Entries provided
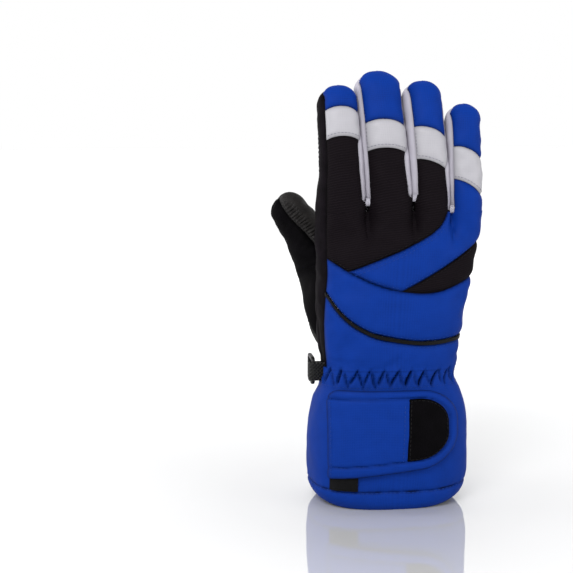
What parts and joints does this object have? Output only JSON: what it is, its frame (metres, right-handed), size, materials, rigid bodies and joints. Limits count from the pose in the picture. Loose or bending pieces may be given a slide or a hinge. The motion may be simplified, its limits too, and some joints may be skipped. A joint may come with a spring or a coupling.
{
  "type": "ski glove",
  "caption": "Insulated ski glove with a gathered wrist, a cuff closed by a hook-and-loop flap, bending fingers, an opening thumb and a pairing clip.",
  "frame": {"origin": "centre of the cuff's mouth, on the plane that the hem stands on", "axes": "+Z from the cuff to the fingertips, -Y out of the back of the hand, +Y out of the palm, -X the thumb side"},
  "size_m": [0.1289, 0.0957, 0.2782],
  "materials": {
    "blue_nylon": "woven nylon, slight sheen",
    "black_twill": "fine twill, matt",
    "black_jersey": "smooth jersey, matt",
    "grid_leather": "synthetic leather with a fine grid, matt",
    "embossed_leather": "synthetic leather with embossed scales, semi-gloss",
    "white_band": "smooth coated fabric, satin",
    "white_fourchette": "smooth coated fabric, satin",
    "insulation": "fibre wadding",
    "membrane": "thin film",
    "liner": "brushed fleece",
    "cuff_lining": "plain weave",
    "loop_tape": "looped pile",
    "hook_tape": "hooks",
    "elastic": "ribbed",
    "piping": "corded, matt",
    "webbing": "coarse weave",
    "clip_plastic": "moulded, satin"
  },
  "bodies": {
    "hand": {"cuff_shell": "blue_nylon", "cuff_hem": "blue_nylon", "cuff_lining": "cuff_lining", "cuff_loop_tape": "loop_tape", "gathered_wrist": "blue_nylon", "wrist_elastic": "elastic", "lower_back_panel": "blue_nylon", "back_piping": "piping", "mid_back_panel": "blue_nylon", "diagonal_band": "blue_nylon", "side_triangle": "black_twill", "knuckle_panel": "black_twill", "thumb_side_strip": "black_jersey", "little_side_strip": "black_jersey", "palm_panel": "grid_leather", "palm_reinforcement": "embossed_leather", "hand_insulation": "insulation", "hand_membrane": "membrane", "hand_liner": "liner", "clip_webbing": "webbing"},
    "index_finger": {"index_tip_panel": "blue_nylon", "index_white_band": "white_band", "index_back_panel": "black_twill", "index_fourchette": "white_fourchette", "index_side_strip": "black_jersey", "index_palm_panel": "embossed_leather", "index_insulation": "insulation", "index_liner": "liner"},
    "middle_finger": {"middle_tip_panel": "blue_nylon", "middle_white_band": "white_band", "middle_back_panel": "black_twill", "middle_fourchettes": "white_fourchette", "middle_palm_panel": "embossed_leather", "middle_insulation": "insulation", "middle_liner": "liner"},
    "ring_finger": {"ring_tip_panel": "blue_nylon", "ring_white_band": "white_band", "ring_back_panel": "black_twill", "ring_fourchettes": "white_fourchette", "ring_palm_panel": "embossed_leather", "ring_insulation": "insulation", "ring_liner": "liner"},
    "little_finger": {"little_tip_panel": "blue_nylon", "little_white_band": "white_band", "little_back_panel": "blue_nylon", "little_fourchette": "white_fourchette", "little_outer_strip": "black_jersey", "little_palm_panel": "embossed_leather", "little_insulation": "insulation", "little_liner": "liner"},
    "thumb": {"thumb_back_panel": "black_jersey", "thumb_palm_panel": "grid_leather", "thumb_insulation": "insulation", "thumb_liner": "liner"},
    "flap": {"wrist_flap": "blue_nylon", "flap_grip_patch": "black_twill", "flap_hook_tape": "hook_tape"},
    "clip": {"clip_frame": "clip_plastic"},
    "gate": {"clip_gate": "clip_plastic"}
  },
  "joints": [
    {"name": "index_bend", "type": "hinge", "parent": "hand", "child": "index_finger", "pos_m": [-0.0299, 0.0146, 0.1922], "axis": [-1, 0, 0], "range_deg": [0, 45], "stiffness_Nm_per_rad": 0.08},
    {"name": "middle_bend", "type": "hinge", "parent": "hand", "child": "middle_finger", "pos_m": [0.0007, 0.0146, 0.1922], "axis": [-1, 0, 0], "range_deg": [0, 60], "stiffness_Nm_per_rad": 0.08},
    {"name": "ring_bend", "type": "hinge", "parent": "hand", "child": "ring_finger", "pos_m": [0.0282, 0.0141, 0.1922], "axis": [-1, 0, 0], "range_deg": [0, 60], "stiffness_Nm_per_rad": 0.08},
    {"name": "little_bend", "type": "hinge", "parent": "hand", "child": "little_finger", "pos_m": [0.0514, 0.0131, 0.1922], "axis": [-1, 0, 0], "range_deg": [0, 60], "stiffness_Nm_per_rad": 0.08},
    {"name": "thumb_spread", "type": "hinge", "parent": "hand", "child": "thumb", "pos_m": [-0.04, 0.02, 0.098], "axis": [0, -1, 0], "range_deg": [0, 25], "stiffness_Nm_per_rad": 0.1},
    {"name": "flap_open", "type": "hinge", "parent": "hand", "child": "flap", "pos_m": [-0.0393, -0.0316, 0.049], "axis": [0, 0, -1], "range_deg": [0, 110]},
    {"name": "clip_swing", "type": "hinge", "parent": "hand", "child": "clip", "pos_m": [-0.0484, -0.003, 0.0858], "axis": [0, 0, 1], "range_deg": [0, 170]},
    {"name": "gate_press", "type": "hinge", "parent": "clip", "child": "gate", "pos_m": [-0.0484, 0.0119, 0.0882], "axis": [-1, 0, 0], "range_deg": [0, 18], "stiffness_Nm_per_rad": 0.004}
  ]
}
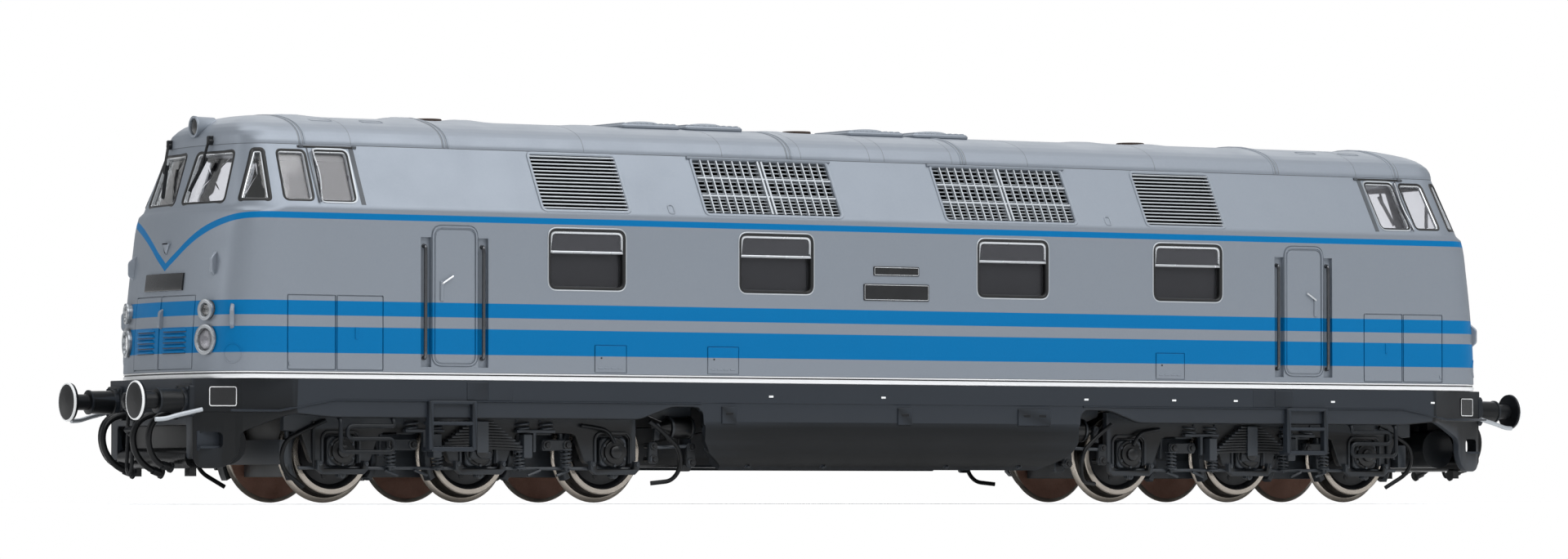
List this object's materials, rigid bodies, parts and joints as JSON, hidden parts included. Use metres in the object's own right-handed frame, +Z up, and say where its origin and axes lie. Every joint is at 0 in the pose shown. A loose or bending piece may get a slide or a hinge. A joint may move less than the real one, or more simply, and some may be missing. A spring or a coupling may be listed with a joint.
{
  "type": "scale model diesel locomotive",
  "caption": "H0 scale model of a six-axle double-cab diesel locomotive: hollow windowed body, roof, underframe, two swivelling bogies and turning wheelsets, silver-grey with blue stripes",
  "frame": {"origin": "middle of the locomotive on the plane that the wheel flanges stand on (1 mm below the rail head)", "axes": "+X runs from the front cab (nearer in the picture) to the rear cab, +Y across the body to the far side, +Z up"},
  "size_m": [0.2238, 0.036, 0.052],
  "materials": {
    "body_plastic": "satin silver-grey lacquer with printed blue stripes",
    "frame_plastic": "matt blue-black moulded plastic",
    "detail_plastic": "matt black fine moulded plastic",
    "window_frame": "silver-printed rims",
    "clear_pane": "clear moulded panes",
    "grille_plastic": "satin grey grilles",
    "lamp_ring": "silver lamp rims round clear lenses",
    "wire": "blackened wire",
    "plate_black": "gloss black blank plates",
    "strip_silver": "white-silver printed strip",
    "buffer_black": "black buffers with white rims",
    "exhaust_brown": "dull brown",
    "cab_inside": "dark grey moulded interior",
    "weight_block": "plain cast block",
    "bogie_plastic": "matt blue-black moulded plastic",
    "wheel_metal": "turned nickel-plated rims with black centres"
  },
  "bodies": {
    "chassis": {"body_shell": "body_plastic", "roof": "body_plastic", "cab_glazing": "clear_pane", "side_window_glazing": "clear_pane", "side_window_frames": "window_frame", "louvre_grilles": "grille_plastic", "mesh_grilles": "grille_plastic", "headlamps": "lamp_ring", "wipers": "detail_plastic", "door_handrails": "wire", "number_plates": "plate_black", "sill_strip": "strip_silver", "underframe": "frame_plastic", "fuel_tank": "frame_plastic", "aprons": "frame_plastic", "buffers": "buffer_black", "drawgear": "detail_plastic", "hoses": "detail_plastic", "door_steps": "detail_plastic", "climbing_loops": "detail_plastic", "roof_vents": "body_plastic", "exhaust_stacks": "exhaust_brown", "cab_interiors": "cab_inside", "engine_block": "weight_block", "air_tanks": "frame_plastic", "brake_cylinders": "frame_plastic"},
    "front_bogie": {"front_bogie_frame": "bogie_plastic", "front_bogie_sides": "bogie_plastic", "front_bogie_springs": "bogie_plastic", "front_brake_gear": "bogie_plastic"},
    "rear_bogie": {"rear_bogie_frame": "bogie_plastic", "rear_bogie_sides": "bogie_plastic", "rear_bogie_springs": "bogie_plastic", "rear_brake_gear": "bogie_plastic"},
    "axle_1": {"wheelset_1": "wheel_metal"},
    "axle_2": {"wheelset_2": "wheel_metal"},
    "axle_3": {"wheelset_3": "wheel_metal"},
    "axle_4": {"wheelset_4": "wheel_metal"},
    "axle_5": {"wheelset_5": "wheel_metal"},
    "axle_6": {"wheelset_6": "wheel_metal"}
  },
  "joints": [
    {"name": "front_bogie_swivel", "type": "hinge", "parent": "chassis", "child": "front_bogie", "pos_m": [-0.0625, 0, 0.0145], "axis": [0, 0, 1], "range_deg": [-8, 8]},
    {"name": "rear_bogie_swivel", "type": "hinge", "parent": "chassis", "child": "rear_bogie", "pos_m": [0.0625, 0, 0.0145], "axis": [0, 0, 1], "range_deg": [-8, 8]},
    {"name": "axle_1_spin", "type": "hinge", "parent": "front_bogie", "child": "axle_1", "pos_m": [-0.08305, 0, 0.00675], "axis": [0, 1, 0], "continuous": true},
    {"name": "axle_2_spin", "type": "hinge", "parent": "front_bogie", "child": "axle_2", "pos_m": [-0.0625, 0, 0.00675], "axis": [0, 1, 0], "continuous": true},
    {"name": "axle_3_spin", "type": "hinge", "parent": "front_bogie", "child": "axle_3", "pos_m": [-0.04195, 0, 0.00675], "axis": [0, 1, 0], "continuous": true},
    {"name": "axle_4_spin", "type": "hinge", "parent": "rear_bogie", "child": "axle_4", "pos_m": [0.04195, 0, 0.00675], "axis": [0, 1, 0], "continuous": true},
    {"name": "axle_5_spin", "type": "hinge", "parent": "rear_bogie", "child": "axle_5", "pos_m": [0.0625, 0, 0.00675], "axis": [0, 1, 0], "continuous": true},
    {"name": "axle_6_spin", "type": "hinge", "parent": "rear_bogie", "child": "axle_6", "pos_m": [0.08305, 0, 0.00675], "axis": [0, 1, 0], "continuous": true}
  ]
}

Given problem
Pull out and copy each line containing the string "metres".

Written answer
What parts and joints does this object have? Output only JSON: what it is, its frame (metres, right-handed), size, materials, rigid bodies and joints. Limits count from the pose in the picture. Loose or bending pieces may be given a slide or a hinge. The motion may be simplified, its limits too, and some joints may be skipped. A joint may come with a spring or a coupling.
List this object's materials, rigid bodies, parts and joints as JSON, hidden parts included. Use metres in the object's own right-handed frame, +Z up, and say where its origin and axes lie. Every joint is at 0 in the pose shown. A loose or bending piece may get a slide or a hinge. A joint may move less than the real one, or more simply, and some may be missing. A spring or a coupling may be listed with a joint.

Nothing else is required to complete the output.